Uma espécie de
vendaval varre as democracias por todo o Ocidente, com a generalização das
ideias da “devolução do poder ao povo”. Depois de décadas de crescimento
económico contínuo que trouxeram um bem-estar generalizado associado a um
período de paz sem par na História da Europa, o desaparecimento da União
Soviética e implosão do bloco comunista fizeram sonhar que o fim da “guerra fria”
significaria o alastrar da paz e da prosperidade a todo o mundo.
Puro engano. Sob o
adormecimento das lideranças europeias, qual Inês descrita por Camões "Estavas,
linda Inês, posta em sossego, de teus anos colhendo doce fruto, naquele engano
da alma, ledo e cego, que a fortuna não deixa durar muito”, foi germinando um
monstro perigoso que surge hoje à luz do dia de forma ameaçadora.
Durante anos os
cidadãos foram sendo bombardeados com críticas ao “sistema”, à globalização e à
organização económica e política. As críticas deixaram de ter uma relação evidente
com as diversas opções ideológicas. Foi criado um caldo de insatisfação geral
no qual vivem os mais diversos grupos contestatários sem qualquer solução
concreta para os problemas que, esses sim, são reais e bem sentidos pelas
pessoas comuns.
As propostas
alternativas ou pura e simplesmente não existem, ou são disfarçadas debaixo uma
linguagem que apela sistematicamente aos instintos mais baixos e primários como
sejam a inveja, o racismo, o isolamento e a intolerância em geral. A mentira,
que nunca andou muito afastada do discurso político, pega nos factos e envolve-os
em interpretações distorcidas naquilo a que chamam “narrativas”, chegando ao
que os estudiosos chamaram “pós-verdade”.
Os cidadãos mais
conscientes da realidade agarram-se ao que lhes pode dar informação e armas
para se defenderem. Não será por acaso que, nas últimas semanas, a obra “1984”

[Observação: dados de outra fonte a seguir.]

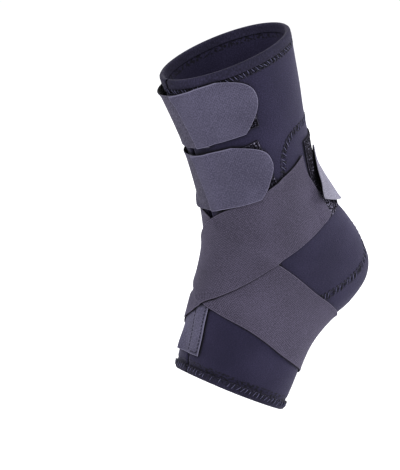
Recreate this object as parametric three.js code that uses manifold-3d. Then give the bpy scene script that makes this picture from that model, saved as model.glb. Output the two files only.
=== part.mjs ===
// A neoprene ankle brace for a left foot, in the shape that it has on a pointed foot: a sleeve open at the
// leg, at the toes and down the front, two closing straps across the shin, and an elastic band that passes
// under the arch, crosses on the instep and fastens behind the ankle.
// Millimetres. +Z is up, -X points to the toes and -Y to the outer side. The origin is the ankle's centre.
// Every piece is laid on one surface, the sleeve's outer face, whose points have two coordinates: a station,
// counted in rows of LIMB from the leg rim to the foot rim, and an azimuth, 0 at the front and growing
// towards the outer side.

import * as THREE from "three";
import { mergeVertices } from "three/addons/utils/BufferGeometryUtils.js";
import Module from "manifold-3d";

// Reach of the sleeve's outer face from the ankle's centre
const LEG_RISE = 143.5;
const FOOT_DROP = 124;
const HEEL_REACH = 75;
const INSTEP_REACH = 71.3;
const HALF_WIDTH = 40;

// Thicknesses, and the clearance that keeps neighbouring pieces apart
const NEOPRENE = 3.5;
const ELASTIC = 1.3;
const WEBBING = 1.1;
const GRIP = 1.5;
const LOOP_PILE = 1.0;
const TAPE = 0.9;
const CLEARANCE = 0.4;
const SEAM_GAP = 0.3;

// How far a flat facet may dip below the curved face that it follows, the longest side of a strip's facet,
// and the counts of facets where a length doesn't set them
const FACET_DIP = 0.42;
const FACET = 7.8;
const CUT_END_COLUMNS = 8;
const SLEEVE_ROWS = 24;
const SLEEVE_COLUMNS = 32;
const SEAM_STEPS = 20;

// Strips
const BAND_WIDTH = 50;
const BAND_GRIP_WIDTH = 39;
const STRAP_WIDTH = 39;
const UPPER_PATCH_WIDTH = 25;
const LOWER_PATCH_WIDTH = 36;
const BACK_PATCH_WIDTH = 62;
const INSTEP_TAPE_WIDTH = 25;
const BINDING_HEIGHT = 4.5;
const BINDING_CLOTH = 0.8;

// Sections of the sleeve's outer face, a row for each station: its front and back point, as shares of the
// reach on their side of the ankle's centre, its half width as a share of HALF_WIDTH, how much the back is
// narrower than the front, and the exponent of its superellipse, 2 for an ellipse.
const LIMB = [
  { frontX: -1.212, frontZ: 0.763, backX: 0.053, backZ: 1.0, wide: 0.988, taper: -0.02, square: 2.0 },
  { frontX: -1.031, frontZ: 0.557, backX: 0.167, backZ: 0.753, wide: 0.963, taper: 0.0, square: 2.0 },
  { frontX: -0.895, frontZ: 0.383, backX: 0.247, backZ: 0.544, wide: 0.912, taper: 0.03, square: 2.05 },
  { frontX: -0.792, frontZ: 0.216, backX: 0.353, backZ: 0.334, wide: 0.875, taper: 0.08, square: 2.1 },
  { frontX: -0.738, frontZ: 0.098, backX: 0.527, backZ: 0.181, wide: 0.875, taper: 0.12, square: 2.1 },
  { frontX: -0.715, frontZ: 0.01, backX: 0.733, backZ: 0.063, wide: 0.887, taper: 0.14, square: 2.15 },
  { frontX: -0.722, frontZ: -0.077, backX: 0.893, backZ: -0.065, wide: 0.875, taper: 0.12, square: 2.2 },
  { frontX: -0.76, frontZ: -0.165, backX: 1.0, backZ: -0.202, wide: 0.85, taper: 0.1, square: 2.25 },
  { frontX: -0.806, frontZ: -0.254, backX: 0.973, backZ: -0.323, wide: 0.838, taper: 0.08, square: 2.3 },
  { frontX: -0.86, frontZ: -0.347, backX: 0.78, backZ: -0.44, wide: 0.85, taper: 0.04, square: 2.3 },
  { frontX: -0.902, frontZ: -0.44, backX: 0.52, backZ: -0.532, wide: 0.887, taper: 0.02, square: 2.3 },
  { frontX: -0.933, frontZ: -0.536, backX: 0.293, backZ: -0.649, wide: 0.938, taper: 0.0, square: 2.3 },
  { frontX: -0.975, frontZ: -0.637, backX: 0.127, backZ: -0.819, wide: 0.975, taper: 0.0, square: 2.3 },
  { frontX: -1.0, frontZ: -0.742, backX: -0.028, backZ: -1.0, wide: 1.0, taper: 0.0, square: 2.3 },
];
const LAST_STATION = LIMB.length - 1;

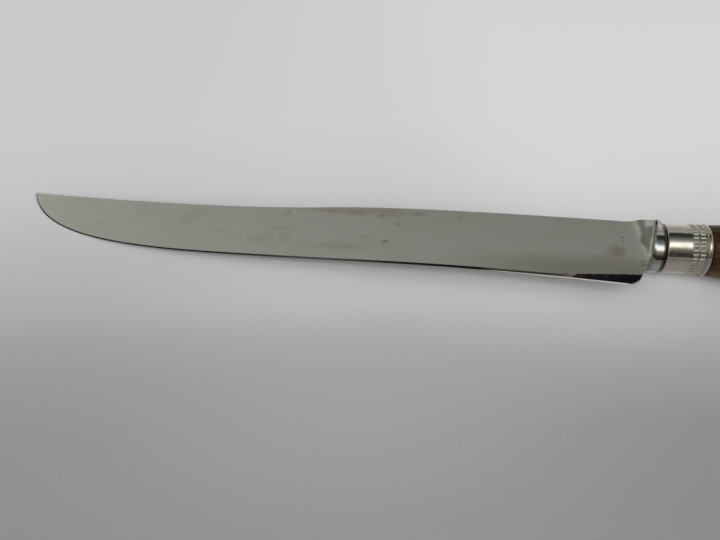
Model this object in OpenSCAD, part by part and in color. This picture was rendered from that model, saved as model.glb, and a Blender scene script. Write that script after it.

de George Orwell que apresenta aos leitores a famosa visão distópica que incluiu
uma “novilíngua” disruptora da realidade voltou para a lista das mais vendidas.
A Democracia, tal
como a conhecemos, já tem bastantes décadas, embora não tantas como se possa
pensar, se olharmos para as limitações aos direitos de voto a grandes partes da
população em muitos países até já bem dentro do século XX. Apesar disso, foi-se
consolidando o conceito de cidadania, da preocupação pelo “bem comum”, base
fundamental do funcionamento da democracia com respeito pela Liberdade, mas
também da Igualdade, sem o que será letra morta.
O populismo está a
minar os alicerces da Democracia que levou tantos anos a consolidar-se. Vindos
dos extremos políticos, muitos políticos perceberam as fragilidades dos regimes
democráticos, utilizando uma linguagem que se pretende como libertadora dos
sistemas cruzados de protecção, apelando directamente aos eleitores. Quando,
por exemplo, Donald Trump afirma que vai ser “o maior criador de emprego que
Deus já viu”, está obviamente a falar para os americanos dizendo-lhes o que
eles querem ouvir esquecendo que, hoje em dia, a economia está globalizada e
que por cada emprego que artificialmente criar no seu país são muitos empregos
que desaparecem por todo o mundo. Os defensores do “brexit” acenam ao
eleitorado britânico com um Reino Unido “livre e independente” quando, na
realidade, apenas vão conseguir o isolamento económico e político do seu país
que, ao contrário dos seus sonhos delirantes, já não é, há muitos anos, o
Império dominador de meio mundo.
Os populistas não
necessitam de assumir posições ideológicas, substituindo os antigos “ismos” por
apenas um, o populismo. Ao rejeitar sistematicamente as elites e as
instituições políticas, os populistas parecem responder aos anseios das
populações que, ao longo dos anos, foram sendo anestesiadas quanto ao
funcionamento das democracias. Mas, na realidade, estão a criar um vácuo, e
eles sabem-no bem, que será preenchido por algo, dado que a política tem horror
ao vazio.
Há quase cem anos,
depois da guerra civil Lenine colocava os bolcheviques a combater os
esquerdistas num “Terror” que só terminou quando Estaline conseguiu assassinar
Trotsky lá longe, no México; para tal, como sempre, criou um fundamento
ideológico que explicou no seu livro “O esquerdismo, doença infantil do
comunismo”. Hoje, numa época em que se pode estar a assistir ao fim da
democracia tal como a conhecemos, é o populismo que parece surgir como a sua
doença senil. E temos que ter uma clara consciência disso, para nos precavermos
contra o animal perigoso que está a surgir.